## WHAT IS NEEDED
Restate, word for word, every line of the data.

## SOURCE DATA
■ ■ ■ ■ ■

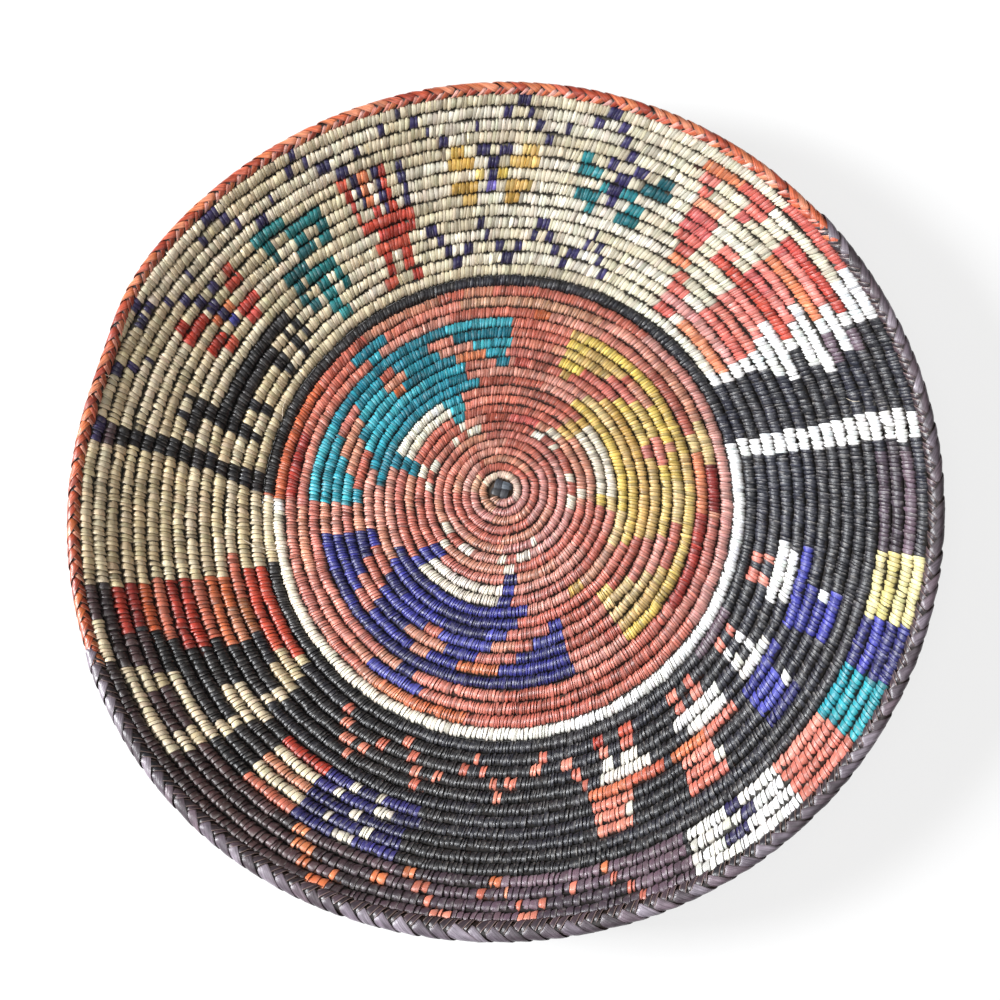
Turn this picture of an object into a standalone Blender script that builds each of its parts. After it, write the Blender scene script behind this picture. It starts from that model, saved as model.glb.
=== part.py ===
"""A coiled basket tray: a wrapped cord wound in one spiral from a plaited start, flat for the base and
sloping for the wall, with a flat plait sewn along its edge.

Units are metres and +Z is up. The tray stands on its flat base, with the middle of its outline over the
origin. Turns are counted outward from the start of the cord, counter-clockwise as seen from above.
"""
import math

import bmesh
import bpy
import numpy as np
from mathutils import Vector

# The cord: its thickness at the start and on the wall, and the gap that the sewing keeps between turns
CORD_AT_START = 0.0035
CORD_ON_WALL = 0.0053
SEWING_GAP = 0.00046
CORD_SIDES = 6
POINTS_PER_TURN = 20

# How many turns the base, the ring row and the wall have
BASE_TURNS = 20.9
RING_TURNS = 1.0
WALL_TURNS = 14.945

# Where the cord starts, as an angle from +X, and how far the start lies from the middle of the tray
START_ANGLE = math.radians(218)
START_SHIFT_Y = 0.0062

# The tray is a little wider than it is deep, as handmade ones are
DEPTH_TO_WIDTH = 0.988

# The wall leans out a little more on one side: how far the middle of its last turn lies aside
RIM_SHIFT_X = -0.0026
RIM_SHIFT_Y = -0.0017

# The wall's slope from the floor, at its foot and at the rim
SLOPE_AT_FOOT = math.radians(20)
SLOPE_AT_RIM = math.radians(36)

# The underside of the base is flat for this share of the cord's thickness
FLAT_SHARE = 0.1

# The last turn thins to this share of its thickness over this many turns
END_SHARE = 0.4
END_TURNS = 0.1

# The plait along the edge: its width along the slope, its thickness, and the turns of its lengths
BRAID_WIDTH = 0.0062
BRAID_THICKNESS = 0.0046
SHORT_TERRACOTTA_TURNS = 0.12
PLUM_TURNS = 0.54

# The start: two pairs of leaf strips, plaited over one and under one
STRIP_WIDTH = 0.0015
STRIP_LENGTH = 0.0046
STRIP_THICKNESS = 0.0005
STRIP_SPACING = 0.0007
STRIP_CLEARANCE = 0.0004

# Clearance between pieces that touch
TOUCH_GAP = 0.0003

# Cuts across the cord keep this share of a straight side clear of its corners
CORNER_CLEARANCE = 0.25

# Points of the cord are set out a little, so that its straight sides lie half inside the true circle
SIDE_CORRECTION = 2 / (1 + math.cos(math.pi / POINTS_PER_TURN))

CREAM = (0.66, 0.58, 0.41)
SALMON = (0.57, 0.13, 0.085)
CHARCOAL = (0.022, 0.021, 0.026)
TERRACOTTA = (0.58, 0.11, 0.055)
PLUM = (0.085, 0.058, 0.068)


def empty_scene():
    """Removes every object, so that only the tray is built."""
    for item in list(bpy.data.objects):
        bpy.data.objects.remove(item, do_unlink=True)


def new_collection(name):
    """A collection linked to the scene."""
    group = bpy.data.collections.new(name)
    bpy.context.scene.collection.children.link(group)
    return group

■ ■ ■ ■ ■

## WRITTEN SOLUTION
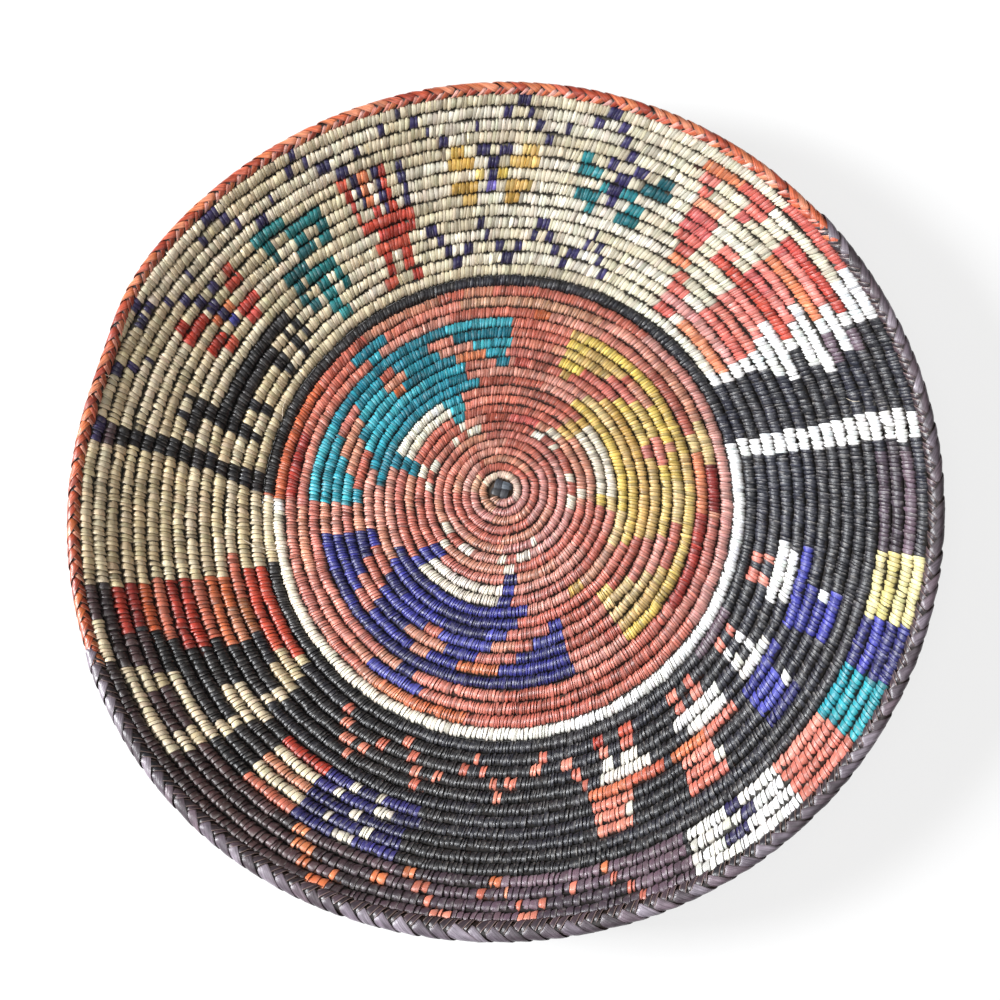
Turn this picture of an object into a standalone Blender script that builds each of its parts. After it, write the Blender scene script behind this picture. It starts from that model, saved as model.glb.
=== part.py ===
"""A coiled basket tray: a wrapped cord wound in one spiral from a plaited start, flat for the base and
sloping for the wall, with a flat plait sewn along its edge.

Units are metres and +Z is up. The tray stands on its flat base, with the middle of its outline over the
origin. Turns are counted outward from the start of the cord, counter-clockwise as seen from above.
"""
import math

import bmesh
import bpy
import numpy as np
from mathutils import Vector

# The cord: its thickness at the start and on the wall, and the gap that the sewing keeps between turns
CORD_AT_START = 0.0035
CORD_ON_WALL = 0.0053
SEWING_GAP = 0.00046
CORD_SIDES = 6
POINTS_PER_TURN = 20

# How many turns the base, the ring row and the wall have
BASE_TURNS = 20.9
RING_TURNS = 1.0
WALL_TURNS = 14.945

# Where the cord starts, as an angle from +X, and how far the start lies from the middle of the tray
START_ANGLE = math.radians(218)
START_SHIFT_Y = 0.0062

# The tray is a little wider than it is deep, as handmade ones are
DEPTH_TO_WIDTH = 0.988

# The wall leans out a little more on one side: how far the middle of its last turn lies aside
RIM_SHIFT_X = -0.0026
RIM_SHIFT_Y = -0.0017

# The wall's slope from the floor, at its foot and at the rim
SLOPE_AT_FOOT = math.radians(20)
SLOPE_AT_RIM = math.radians(36)

# The underside of the base is flat for this share of the cord's thickness
FLAT_SHARE = 0.1

# The last turn thins to this share of its thickness over this many turns
END_SHARE = 0.4
END_TURNS = 0.1

# The plait along the edge: its width along the slope, its thickness, and the turns of its lengths
BRAID_WIDTH = 0.0062
BRAID_THICKNESS = 0.0046
SHORT_TERRACOTTA_TURNS = 0.12
PLUM_TURNS = 0.54

# The start: two pairs of leaf strips, plaited over one and under one
STRIP_WIDTH = 0.0015
STRIP_LENGTH = 0.0046
STRIP_THICKNESS = 0.0005
STRIP_SPACING = 0.0007
STRIP_CLEARANCE = 0.0004

# Clearance between pieces that touch
TOUCH_GAP = 0.0003

# Cuts across the cord keep this share of a straight side clear of its corners
CORNER_CLEARANCE = 0.25

# Points of the cord are set out a little, so that its straight sides lie half inside the true circle
SIDE_CORRECTION = 2 / (1 + math.cos(math.pi / POINTS_PER_TURN))

CREAM = (0.66, 0.58, 0.41)
SALMON = (0.57, 0.13, 0.085)
CHARCOAL = (0.022, 0.021, 0.026)
TERRACOTTA = (0.58, 0.11, 0.055)
PLUM = (0.085, 0.058, 0.068)


def empty_scene():
    """Removes every object, so that only the tray is built."""
    for item in list(bpy.data.objects):
        bpy.data.objects.remove(item, do_unlink=True)


def new_collection(name):
    """A collection linked to the scene."""
    group = bpy.data.collections.new(name)
    bpy.context.scene.collection.children.link(group)
    return group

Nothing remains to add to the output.